▸ **MATERIAL**
== == ==

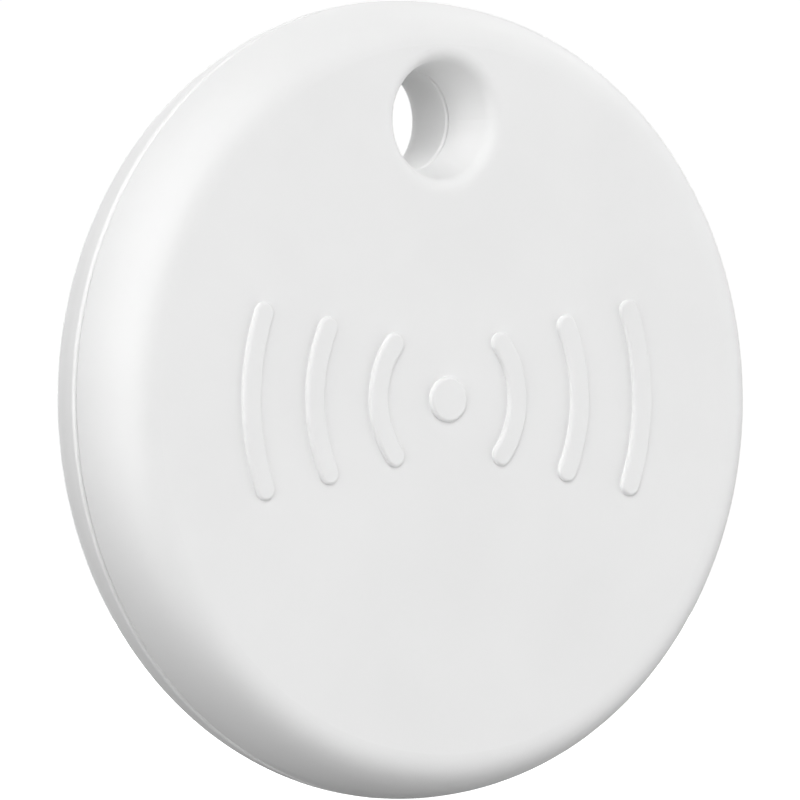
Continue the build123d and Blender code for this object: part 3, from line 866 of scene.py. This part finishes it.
# ---------------------------------------------------------------- detail on other parts
def add_polarity_marks():
    """A plus pressed into the face of the cell, and one moulded on its holder."""
    mesh = bmesh.new()
    outline = moved(plus_sign(3.6 * MM, 0.6 * MM), cell_centre.x, cell_centre.z + 5.2 * MM)
    add_slab(mesh, outline, can_low.y - 0.04 * MM, can_low.y + 0.05 * MM, edge=0.03 * MM)
    make_piece("cell_plus_mark", mesh, "battery", materials["nickel_steel"])

    holder_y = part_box("battery_holder")[0].y
    mesh = bmesh.new()
    for bearing in (45, 135):
        x, z = on_disc(10.7 * MM, bearing, cell_centre)
        outline = moved(plus_sign(0.62 * MM, 0.16 * MM), x, z)
        add_slab(mesh, outline, holder_y - 0.05 * MM, holder_y + 0.05 * MM, edge=0.02 * MM)
    plastic = materials["holder_plastic"]
    make_piece("holder_plus_marks", mesh, "rear_case", plastic)


def add_ejector_marks():
    """Rings that the mould's ejector pins left inside the front cover."""
    floor_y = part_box("buzzer_adhesive")[0].y
    mesh = bmesh.new()
    for bearing in (4, 58, 122, 176):
        x, z = on_disc(14.6 * MM, bearing)
        outer = moved(circle(0.95 * MM, 48), x, z)
        inner = moved(circle(0.85 * MM, 48), x, z)
        add_frame(mesh, outer, inner, floor_y - 0.02 * MM, floor_y + 0.03 * MM)
    make_piece("ejector_marks", mesh, "front_case", materials["case_plastic"])


solder_metal = solder()
board_print = board_ink()
for add_detail in (
    add_terminals,
    add_chip_pads,
    add_pin_one_marks,
    add_crystal_lids,
    add_inductor_top,
    add_antenna_strips,
    add_switch_pegs,
    add_contact_welds,
    add_tracks,
    add_vias,
    add_ink,
    add_polarity_marks,
    add_ejector_marks,
):
    add_detail()


# ---------------------------------------------------------------- camera
CAMERA_AZIMUTH = -36.6        # degrees, seen from the front left
CAMERA_ELEVATION = 0.2
CAMERA_ROLL = -0.4            # the tag's top leans a little to the left
CAMERA_DISTANCE = 1.0
FRAME_WIDTH = 38.87 * MM      # what the picture's width covers at the disc
AIM_RIGHT = 0.09 * MM         # the disc sits a little left of the picture's centre
AIM_UP = -0.02 * MM


def add_camera():
    a, e = radians(CAMERA_AZIMUTH), radians(CAMERA_ELEVATION)
    back = Vector((sin(a) * cos(e), -cos(a) * cos(e), sin(e)))
    turn = back.to_track_quat("Z", "Y").to_matrix().to_4x4() @ Matrix.Rotation(
        radians(CAMERA_ROLL), 4, "Z"
    )
    right, up = turn.col[0].xyz, turn.col[1].xyz
    data = bpy.data.cameras.new("camera")
    data.sensor_width = 36
    data.lens = data.sensor_width * CAMERA_DISTANCE / FRAME_WIDTH
    data.clip_start = 0.01
    data.clip_end = 50
    camera = bpy.data.objects.new("camera", data)
    place = disc_centre + back * CAMERA_DISTANCE + right * AIM_RIGHT + up * AIM_UP
    camera.matrix_world = Matrix.Translation(place) @ turn
    bpy.context.collection.objects.link(camera)
    bpy.context.scene.camera = camera


# ---------------------------------------------------------------- light and stage
LIGHT_DISTANCE = 0.6
LIGHT_WIDTH = 0.45
# name, azimuth (0 is in front, +90 is right), elevation, watts
LIGHTS = (
    ("key", -20, 40, 2.09),
    ("left", -60, 0, 1.58),
    ("left_side", -100, 0, 0.98),
    ("left_rear", -150, 40, 0.48),
    ("right", 60, 0, 1.26),
    ("right_low", 60, -40, 0.86),
    ("right_high", 100, 40, 1.15),
    ("right_rear", 150, 40, 0.73),
    ("rear", 160, 5, 1.2),
)
WORLD_STRENGTH = 0.1          # what the tag receives
WORLD_SEEN = 1.0              # what the camera sees beyond the stage
FLOOR_RADIUS = 2.0
SWEEP_RADIUS = 1.0            # the floor curves up into the backdrop
SWEEP_STEPS = 24
STAGE_SIDES = 96
BACKDROP_HEIGHT = 4.0


def add_light(name, azimuth, elevation, power):
    """A round soft box that faces the disc."""
    a, e = radians(azimuth), radians(elevation)
    away = Vector((sin(a) * cos(e), -cos(a) * cos(e), sin(e)))
    data = bpy.data.lights.new(name, "AREA")
    data.shape = "DISK"
    data.size = LIGHT_WIDTH
    data.energy = power
    light = bpy.data.objects.new(name, data)
    light.location = disc_centre + away * LIGHT_DISTANCE
    light.rotation_euler = away.to_track_quat("Z", "Y").to_euler()
    light.visible_camera = False
    bpy.context.collection.objects.link(light)


def add_world():
    world = bpy.data.worlds.new("studio")
    world.use_nodes = True
    background = world.node_tree.nodes["Background"]
    background.inputs["Color"].default_value = (1, 1, 1, 1)
    strength = world.node_tree.nodes.new("ShaderNodeMapRange")
    strength.inputs["To Min"].default_value = WORLD_STRENGTH
    strength.inputs["To Max"].default_value = WORLD_SEEN
    seen = world.node_tree.nodes.new("ShaderNodeLightPath").outputs["Is Camera Ray"]
    world.node_tree.links.new(seen, strength.inputs["Value"])
    world.node_tree.links.new(strength.outputs["Result"], background.inputs["Strength"])
    bpy.context.scene.world = world


def studio_white():
    """Pale paper that glows enough to read as white, and still takes a faint shadow."""
    m = Material("studio_white", Roughness=0.9, Emission_Strength=0.92)
    m.shader.inputs["Emission Color"].default_value = (1, 1, 1, 1)
    m.tint(m.noise(0.3), (0.82, 0.82, 0.82), 0.025)
    return m.material


def add_stage():
    """A round floor under the tag that sweeps up into the backdrop, seen by the camera only."""
    profile = [(0.0, 0.0), (FLOOR_RADIUS, 0.0)]
    for step in range(1, SWEEP_STEPS + 1):
        angle = pi / 2 * step / SWEEP_STEPS
        profile.append(
            (FLOOR_RADIUS + SWEEP_RADIUS * sin(angle), SWEEP_RADIUS * (1 - cos(angle)))
        )
    profile.append((FLOOR_RADIUS + SWEEP_RADIUS, BACKDROP_HEIGHT))
    profile.append((0.0, BACKDROP_HEIGHT))
    mesh = bmesh.new()
    line = [mesh.verts.new((radius, 0, height)) for radius, height in profile]
    edges = [mesh.edges.new(pair) for pair in zip(line, line[1:])]
    bmesh.ops.spin(
        mesh,
        geom=line + edges,
        cent=(0, 0, 0),
        axis=(0, 0, 1),
        angle=2 * pi,
        steps=STAGE_SIDES,
        use_merge=True,
    )
    bmesh.ops.remove_doubles(mesh, verts=mesh.verts, dist=0.0001)
    data = bpy.data.meshes.new("studio_floor")
    mesh.to_mesh(data)
    mesh.free()
    data.shade_smooth()
    data.materials.append(studio_white())
    floor = bpy.data.objects.new("studio_floor", data)
    floor.location = (disc_centre.x, 0, cad_low[2])
    floor.visible_diffuse = False
    floor.visible_glossy = False
    floor.visible_shadow = False
    bpy.context.collection.objects.link(floor)


add_camera()
for light in LIGHTS:
    add_light(*light)
add_world()
add_stage()
bpy.context.scene.view_settings.view_transform = "Standard"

== == ==

Search the data for "scene" and list every line in which it occurs.

Continue the build123d and Blender code for this object: part 3, from line 866 of scene.py. This part finishes it.
    bpy.context.scene.camera = camera
    bpy.context.scene.world = world
bpy.context.scene.view_settings.view_transform = "Standard"